People queue up for Bing Dwen Dwen merchandise at a souvenir shop at the Main Press Centre in Beijing. Photo: Reuters
People queue up for Bing Dwen Dwen merchandise at a souvenir shop at the Main Press Centre in Beijing. Photo: Reuters

The incident was a minor blemish on the character’s popularity; by week’s end, with the close of the Games approaching, the cult of Bing Dwen Dwen – one of the more ubiquitous Olympics mascots of recent years – was still going strong and drawing long lines for purchases. But it marked the latest comic mishap in the pantheon of Olympic characters.

The notion of a character as a representative of – and a distillation of – a product or event has a long and rich history across the world. In Asia, the creativity is widespread: Packaged goods are brimming with various colourful and cartoonish spokesanimals, spokesfoods and spokesfruits.

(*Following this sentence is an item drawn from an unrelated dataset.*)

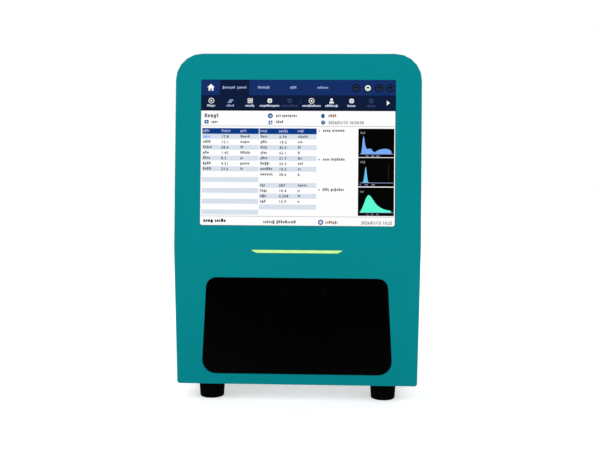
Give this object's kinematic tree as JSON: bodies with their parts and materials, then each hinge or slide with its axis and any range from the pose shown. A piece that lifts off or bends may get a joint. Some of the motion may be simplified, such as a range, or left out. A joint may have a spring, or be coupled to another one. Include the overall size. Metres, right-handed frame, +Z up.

In an Olympics context, mascot characters are supposed to embody the culture of their host cities and fuel interest in the event through the merchandising of toys and other memorabilia. But they are not always a sure-fire hit. And at times, they have been downright polarising.

At the Sydney Games in 2000, for example, an unathletic character named Fatso the Wombat became a rebuke to the wholesome images of the official mascots. At the London Games in 2010, a newspaper likened the one-eyed mascots to “Cyclopean nightmares.”